start

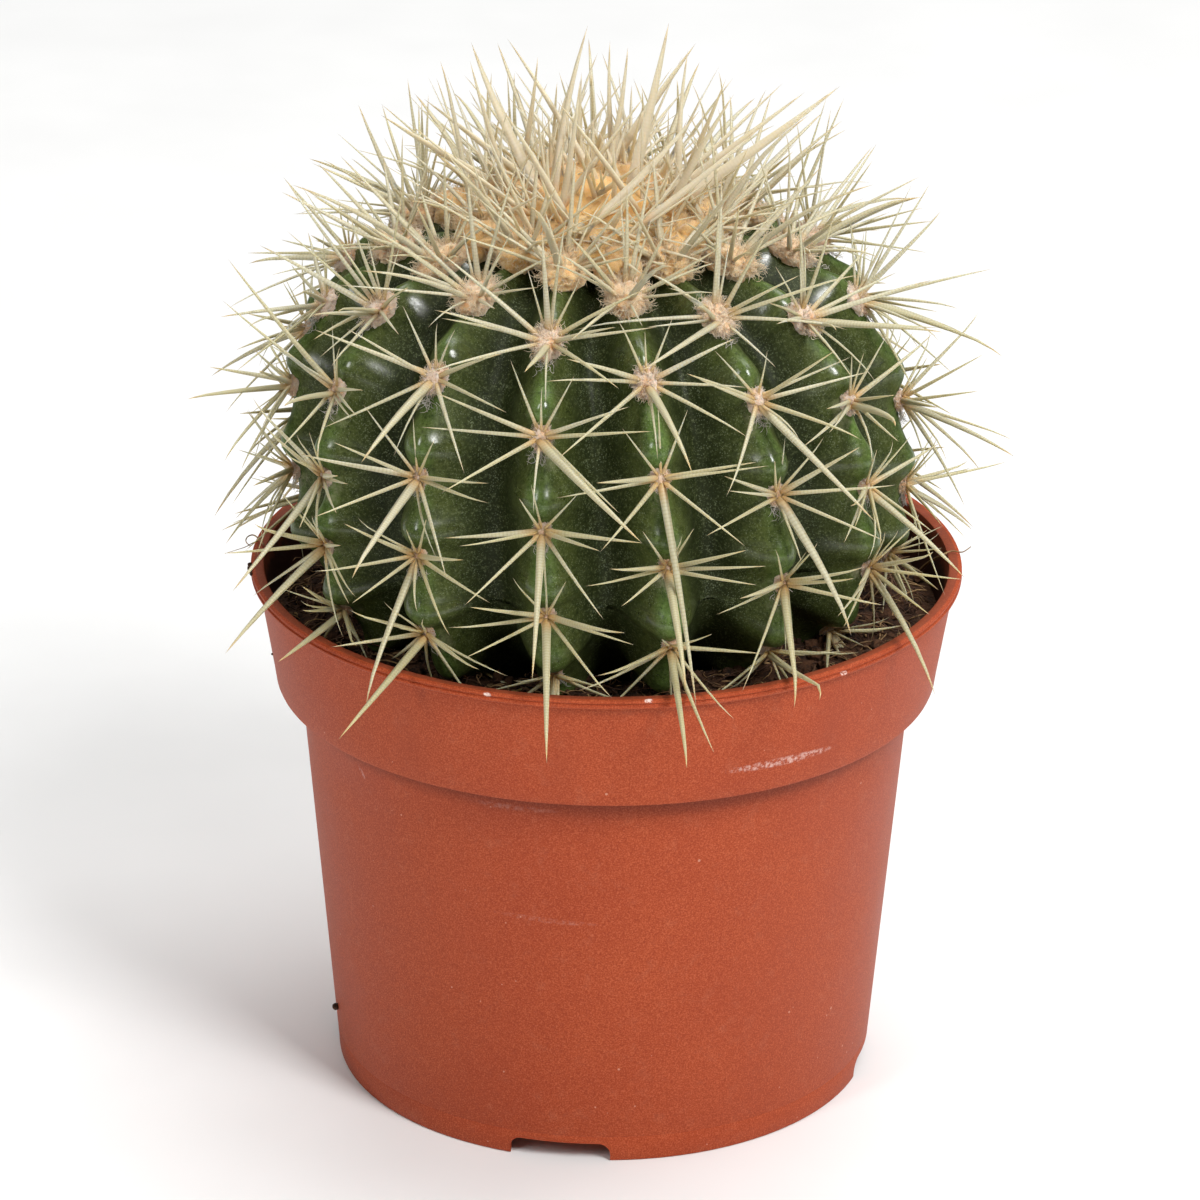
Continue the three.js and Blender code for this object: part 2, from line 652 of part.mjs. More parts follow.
const potPlastic = new THREE.MeshStandardMaterial({ color: 0xb1543a, roughness: 0.62, metalness: 0 });
const darkPeat = new THREE.MeshStandardMaterial({ color: 0x2e1f18, roughness: 0.95, metalness: 0 });
const paleRoot = new THREE.MeshStandardMaterial({ color: 0xb79a72, roughness: 0.85, metalness: 0 });
const greenSkin = new THREE.MeshStandardMaterial({ color: 0x2f4a26, roughness: 0.4, metalness: 0 });
const goldenWool = new THREE.MeshStandardMaterial({ color: 0xe0b070, roughness: 0.95, metalness: 0 });
const paleSpine = new THREE.MeshStandardMaterial({ color: 0xd9cc9a, roughness: 0.55, metalness: 0 });

const plant = new THREE.Group();
const potted = new THREE.Group();
potted.add(plant);

function addNode(group, name, solid, material) {
  const mesh = new THREE.Mesh(geometryFrom(solid), material);
  mesh.name = name;
  group.add(mesh);
}

const stemCutter = stem(CUT_BACK);
const rootCutter = roots(CUT_BACK);
addNode(potted, 'pot', pot(), potPlastic);
addNode(potted, 'soil', soil(stemCutter, rootCutter), darkPeat);
addNode(plant, 'roots', largestBody(roots(0).subtract(stemCutter)), paleRoot);
addNode(plant, 'stem', stem(0), greenSkin);
addNode(plant, 'crown', crown(stemCutter), goldenWool);
areoles.forEach((row, rib) => {
  const name = 'spine_row_' + String(rib + 1).padStart(2, '0');
  addNode(plant, name, spineRow(row, stemCutter), paleSpine);
});

export default potted;
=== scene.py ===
# %% [markdown]
# # A round cactus in a nursery pot
# The plant is a young ball cactus: a ribbed green stem, rows of felted cushions called areoles that carry
# straw-coloured spines, and a woolly crown. It grows in peat, in a moulded plastic pot 12 cm across.
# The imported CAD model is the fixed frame. It is loaded first, and each piece made here stands where its
# CAD solid stands. The scene is in metres, and the sizes below are written in millimetres.

# %% Load the frame
import math
import random

import bpy
import numpy as np
from mathutils import Matrix, Vector, noise


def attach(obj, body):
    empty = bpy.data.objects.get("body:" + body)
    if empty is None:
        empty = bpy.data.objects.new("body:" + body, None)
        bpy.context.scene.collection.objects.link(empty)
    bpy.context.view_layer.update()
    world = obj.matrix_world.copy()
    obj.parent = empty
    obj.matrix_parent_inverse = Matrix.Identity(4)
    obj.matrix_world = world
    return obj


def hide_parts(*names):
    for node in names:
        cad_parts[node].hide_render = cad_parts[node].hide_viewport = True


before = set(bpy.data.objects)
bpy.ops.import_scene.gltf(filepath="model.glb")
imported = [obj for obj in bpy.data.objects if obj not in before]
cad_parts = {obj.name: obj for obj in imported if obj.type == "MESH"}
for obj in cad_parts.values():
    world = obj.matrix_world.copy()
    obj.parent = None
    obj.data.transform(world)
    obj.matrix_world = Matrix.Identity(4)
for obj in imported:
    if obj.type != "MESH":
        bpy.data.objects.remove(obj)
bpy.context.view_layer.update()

MM = 0.001
UP, FRONT, RIGHT = Vector((0, 0, 1)), Vector((0, -1, 0)), Vector((1, 0, 0))
print("CAD nodes:", sorted(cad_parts))

# %% [markdown]
# ## The camera
# The photograph was taken with a long lens from about a metre away, looking 23 degrees down. The distance,
# the focal length and the slight roll were found by fitting the ellipses of the pot's rim, ledge and foot.

# %% Camera
IMAGE_SIZE = 1200
FOCAL_PIXELS = 5905.8
SENSOR = 36.0
CAMERA_DISTANCE = 1000.1
CAMERA_ELEVATION = 23.034
CAMERA_ROLL = 0.417
AIM = Vector((-1.031, 0, 82.677))

tilt = Matrix.Rotation(math.radians(90 - CAMERA_ELEVATION), 4, "X")
camera_turn = tilt @ Matrix.Rotation(math.radians(CAMERA_ROLL), 4, "Z")
EYE = AIM + CAMERA_DISTANCE * (tilt @ UP)

bpy.ops.object.camera_add(location=EYE * MM, rotation=camera_turn.to_euler())
camera = bpy.context.object
camera.name = "camera"
camera.data.sensor_width = SENSOR
camera.data.lens = SENSOR * FOCAL_PIXELS / IMAGE_SIZE
bpy.context.scene.camera = camera
print("camera at", [round(value, 4) for value in camera.location], "lens", round(camera.data.lens, 1))

# %% [markdown]
# Some small things are placed by the pixel of the photograph in which they show. A pixel gives a line of
# sight, and the thing sits where that line meets the surface that carries it.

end

**PROBLEM TO SOLVE:** Return exactly the opening lines of the listing above, ending with the line that has "potted.add(plant);".

**FINISHED ANSWER:**
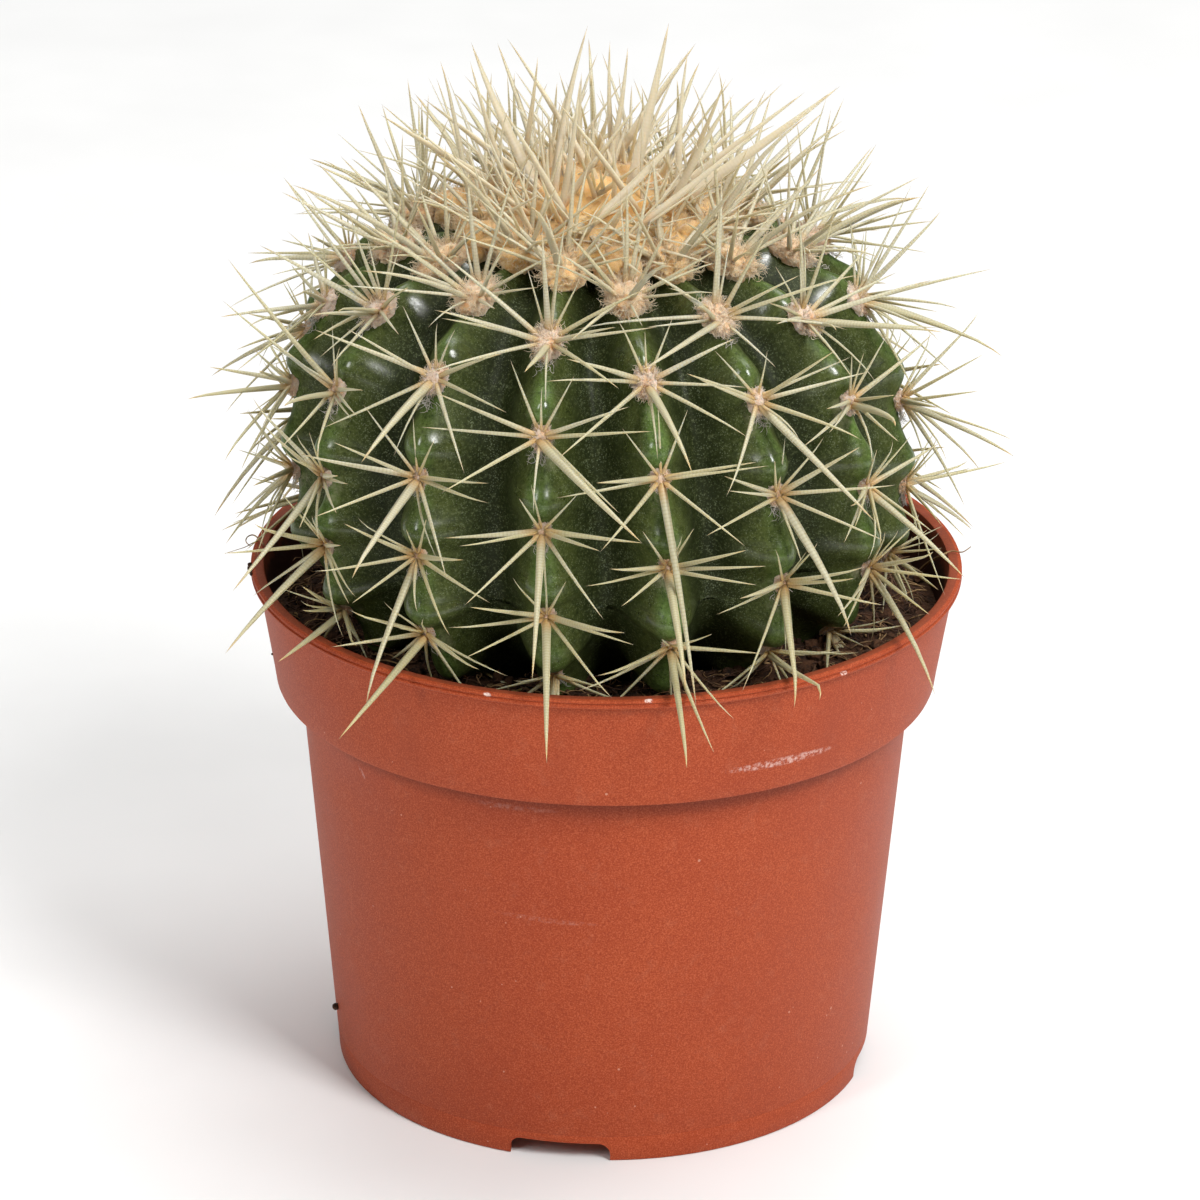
Continue the three.js and Blender code for this object: part 2, from line 652 of part.mjs. More parts follow.
const potPlastic = new THREE.MeshStandardMaterial({ color: 0xb1543a, roughness: 0.62, metalness: 0 });
const darkPeat = new THREE.MeshStandardMaterial({ color: 0x2e1f18, roughness: 0.95, metalness: 0 });
const paleRoot = new THREE.MeshStandardMaterial({ color: 0xb79a72, roughness: 0.85, metalness: 0 });
const greenSkin = new THREE.MeshStandardMaterial({ color: 0x2f4a26, roughness: 0.4, metalness: 0 });
const goldenWool = new THREE.MeshStandardMaterial({ color: 0xe0b070, roughness: 0.95, metalness: 0 });
const paleSpine = new THREE.MeshStandardMaterial({ color: 0xd9cc9a, roughness: 0.55, metalness: 0 });

const plant = new THREE.Group();
const potted = new THREE.Group();
potted.add(plant);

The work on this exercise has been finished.